Into this home arrives Max’s eldest Son, Teddy (Robert Emms) and his wife of 6 years, Ruth (Lisa Diveney) and what unravels is a multi-way power play that sees relationships break apart and come back together in an altogether different configuration.
As Teddy and Ruth enter the fold animosity increases, cutting insults are thrown around but never seem to hurt their intended targets. Used for the men’s amusement, Ruth is not the pushover she seems and secrets from her past give her an authority and power over the men that is both unexpected and oddly unfulfilling.
The Homecoming is considered both a masterpiece and at the same time one of Pinter’s most enigmatic and cryptic of plays. It certainly presents a lot, but what it’s saying is never entirely clear. And, as such, it’s a frustrating play to watch.
Whilst there’s a lot of interplay between the characters, the main thrust of the piece comes from a series of monologues delivered by each character that hints at something within themselves and their relationship with the wider family, though clarity is never given.

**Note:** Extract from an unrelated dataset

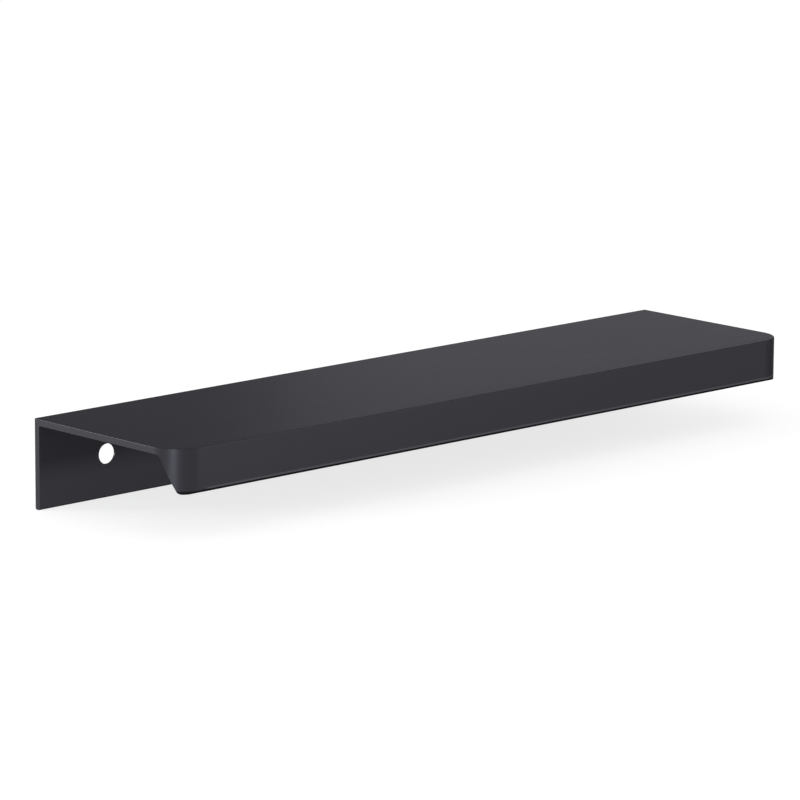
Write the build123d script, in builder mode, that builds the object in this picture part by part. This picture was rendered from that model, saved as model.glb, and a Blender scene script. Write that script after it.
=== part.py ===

At its heart, The Homecoming is a maddening play. The cast delivers overall solid performances. Diveney is wonderfully sultry as Ruth and plays the confused little woman/calculating controller with an effortless ease. Harris is horribly comfortable as the domineering, yet unstable, father. However, the whole thing is very cold.
The characters are, universally, horrid and any attempt to get some sort of understanding of them is swatted away by the ‘enigmatic’ nature of the script. Moreover, Matthew Dunster’s heavy-handed direction, plays more to overall mood, which veers on psychological horror, than character engagement. During the numerous monologues, the characters seem to be talking to no one in particular, pontificating to a wider unknown for little apparent purpose.
Whilst many consider this a great work, if you’re unfamiliar with the story, it’s likely to be a bewildering experience to watch. The subject matter is very unpleasant, as are the characters, and no attempt is made to give the audience something they can latch on to care about what’s happening.